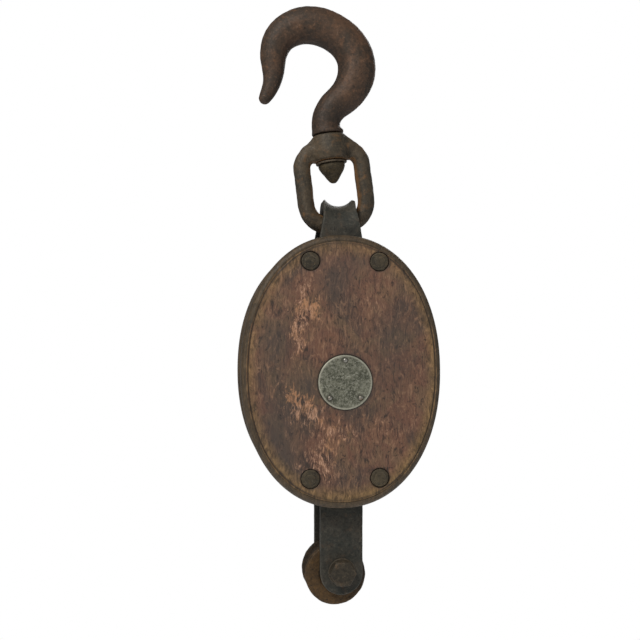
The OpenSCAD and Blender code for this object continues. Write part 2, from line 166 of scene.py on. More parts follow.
class Paint:
    """Short calls that build one material's nodes. Places are the row frame's, in metres."""

    def __init__(self, name, **shader):
        self.material = bpy.data.materials.new(name)
        self.material.use_nodes = True
        self.tree = self.material.node_tree
        self.shader = self.tree.nodes["Principled BSDF"]
        self.place = self.node("ShaderNodeTexCoord").outputs["Object"]
        for key, value in shader.items():
            self.shader.inputs[key.replace("_", " ")].default_value = value

    def node(self, kind, **settings):
        made = self.tree.nodes.new(kind)
        for key, value in settings.items():
            setattr(made, key, value)
        return made

    def put(self, socket, value):
        if isinstance(value, bpy.types.NodeSocket):
            self.tree.links.new(value, socket)
        elif isinstance(value, tuple) and len(value) == 3 and socket.type == "RGBA":
            socket.default_value = (*value, 1)
        else:
            socket.default_value = value

    def mapped(self, scale=(1, 1, 1), shift=0.0, turn=(0, 0, 0)):
        mapping = self.node("ShaderNodeMapping")
        self.put(mapping.inputs["Vector"], self.place)
        mapping.inputs["Scale"].default_value = scale
        mapping.inputs["Rotation"].default_value = turn
        mapping.inputs["Location"].default_value = (shift, shift * 1.7, shift * 0.6)
        return mapping.outputs["Vector"]

    def noise(self, size_mm, detail=4, rough=0.55, stretch=(1, 1, 1), shift=0.0, turn=(0, 0, 0),
              warp=0.0):
        """Noise whose blobs are about size_mm across, stretched along each axis."""
        made = self.node("ShaderNodeTexNoise")
        scale = tuple(1 / s for s in stretch)
        self.put(made.inputs["Vector"], self.mapped(scale, shift, turn))
        made.inputs["Scale"].default_value = 1000 / size_mm
        made.inputs["Detail"].default_value = detail
        made.inputs["Roughness"].default_value = rough
        made.inputs["Distortion"].default_value = warp
        return made.outputs["Fac"]

    def ramp(self, value, low, high, out_low=0.0, out_high=1.0):
        """Smooth step of value between low and high."""
        made = self.node("ShaderNodeMapRange", interpolation_type="SMOOTHSTEP")
        self.put(made.inputs["Value"], value)
        made.inputs["From Min"].default_value = low
        made.inputs["From Max"].default_value = high
        made.inputs["To Min"].default_value = out_low
        made.inputs["To Max"].default_value = out_high
        return made.outputs["Result"]

    def sum(self, operation, a, b):
        """One step of arithmetic, such as ADD, SUBTRACT or MULTIPLY."""
        made = self.node("ShaderNodeMath", operation=operation)
        self.put(made.inputs[0], a)
        self.put(made.inputs[1], b)
        return made.outputs[0]

    def blend(self, factor, a, b):
        """Colour a, turning to colour b as factor goes from 0 to 1."""
        made = self.node("ShaderNodeMix", data_type="RGBA")
        self.put(made.inputs["Factor"], factor)
        self.put(made.inputs[6], a)
        self.put(made.inputs[7], b)
        return made.outputs[2]

    def mask(self, name):
        """A mask kept on the mesh's points."""
        return self.node("ShaderNodeAttribute", attribute_name=name).outputs["Fac"]

    def edges(self, low, high):
        """1 on convex edges of a dense mesh."""
        return self.ramp(self.node("ShaderNodeNewGeometry").outputs["Pointiness"], low, high)

    def bump(self, *layers):
        """Layers of (height, depth in mm), one over the other."""
        normal = None
        for height, depth in layers:
            made = self.node("ShaderNodeBump")
            made.inputs["Distance"].default_value = depth * MM
            made.inputs["Strength"].default_value = 1
            self.put(made.inputs["Height"], height)
            if normal is not None:
                self.put(made.inputs["Normal"], normal)
            normal = made.outputs["Normal"]
        self.put(self.shader.inputs["Normal"], normal)

    def finish(self, colour, roughness):
        self.put(self.shader.inputs["Base Color"], colour)
        self.put(self.shader.inputs["Roughness"], roughness)
        return self.material


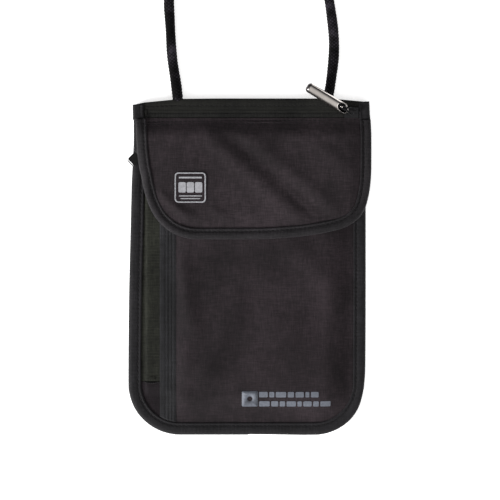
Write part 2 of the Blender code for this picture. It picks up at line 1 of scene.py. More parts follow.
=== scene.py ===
"""Neck pouch wallet: the detailed look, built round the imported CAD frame. Lengths in this file are in millimetres until mesh() turns them into metres."""

import math

import bmesh
import bpy
import numpy as np
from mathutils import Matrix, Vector, noise


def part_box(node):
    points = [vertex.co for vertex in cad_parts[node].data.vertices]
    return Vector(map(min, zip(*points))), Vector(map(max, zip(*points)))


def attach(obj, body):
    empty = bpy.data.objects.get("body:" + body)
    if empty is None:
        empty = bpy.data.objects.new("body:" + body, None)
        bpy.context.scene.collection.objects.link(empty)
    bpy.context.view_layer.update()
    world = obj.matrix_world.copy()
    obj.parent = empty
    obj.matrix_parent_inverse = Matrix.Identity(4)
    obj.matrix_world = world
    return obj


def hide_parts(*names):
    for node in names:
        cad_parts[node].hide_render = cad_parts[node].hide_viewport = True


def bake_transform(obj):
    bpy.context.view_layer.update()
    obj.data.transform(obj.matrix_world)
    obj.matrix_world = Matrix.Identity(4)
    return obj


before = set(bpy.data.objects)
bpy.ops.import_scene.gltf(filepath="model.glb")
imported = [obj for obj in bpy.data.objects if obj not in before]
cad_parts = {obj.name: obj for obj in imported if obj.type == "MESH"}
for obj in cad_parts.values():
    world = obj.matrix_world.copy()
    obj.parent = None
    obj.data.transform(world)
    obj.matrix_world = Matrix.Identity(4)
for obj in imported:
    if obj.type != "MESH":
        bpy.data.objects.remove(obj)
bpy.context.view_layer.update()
MM = 0.001
PI = math.pi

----

● **YOUR INSTRUCTIONS**: Copy out the listing above, line by line and exactly, from its first line to the line holding "socket.default_value = value", inclusive.

● **COMPLETE ANSWER**:
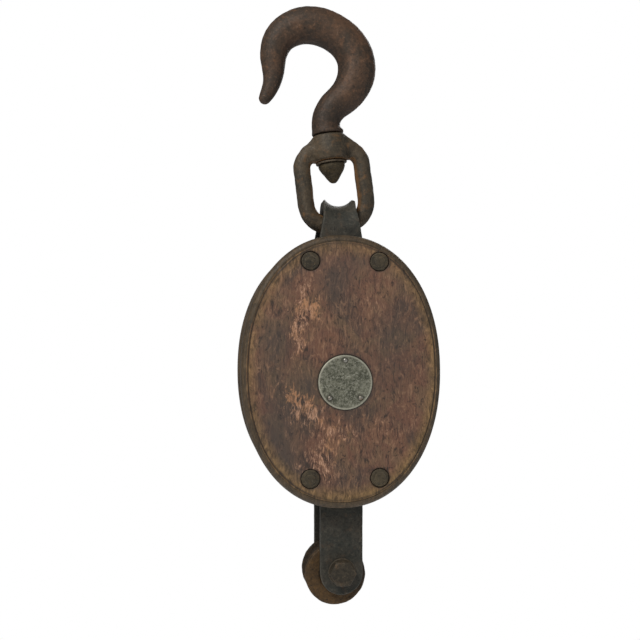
The OpenSCAD and Blender code for this object continues. Write part 2, from line 166 of scene.py on. More parts follow.
class Paint:
    """Short calls that build one material's nodes. Places are the row frame's, in metres."""

    def __init__(self, name, **shader):
        self.material = bpy.data.materials.new(name)
        self.material.use_nodes = True
        self.tree = self.material.node_tree
        self.shader = self.tree.nodes["Principled BSDF"]
        self.place = self.node("ShaderNodeTexCoord").outputs["Object"]
        for key, value in shader.items():
            self.shader.inputs[key.replace("_", " ")].default_value = value

    def node(self, kind, **settings):
        made = self.tree.nodes.new(kind)
        for key, value in settings.items():
            setattr(made, key, value)
        return made

    def put(self, socket, value):
        if isinstance(value, bpy.types.NodeSocket):
            self.tree.links.new(value, socket)
        elif isinstance(value, tuple) and len(value) == 3 and socket.type == "RGBA":
            socket.default_value = (*value, 1)
        else:
            socket.default_value = value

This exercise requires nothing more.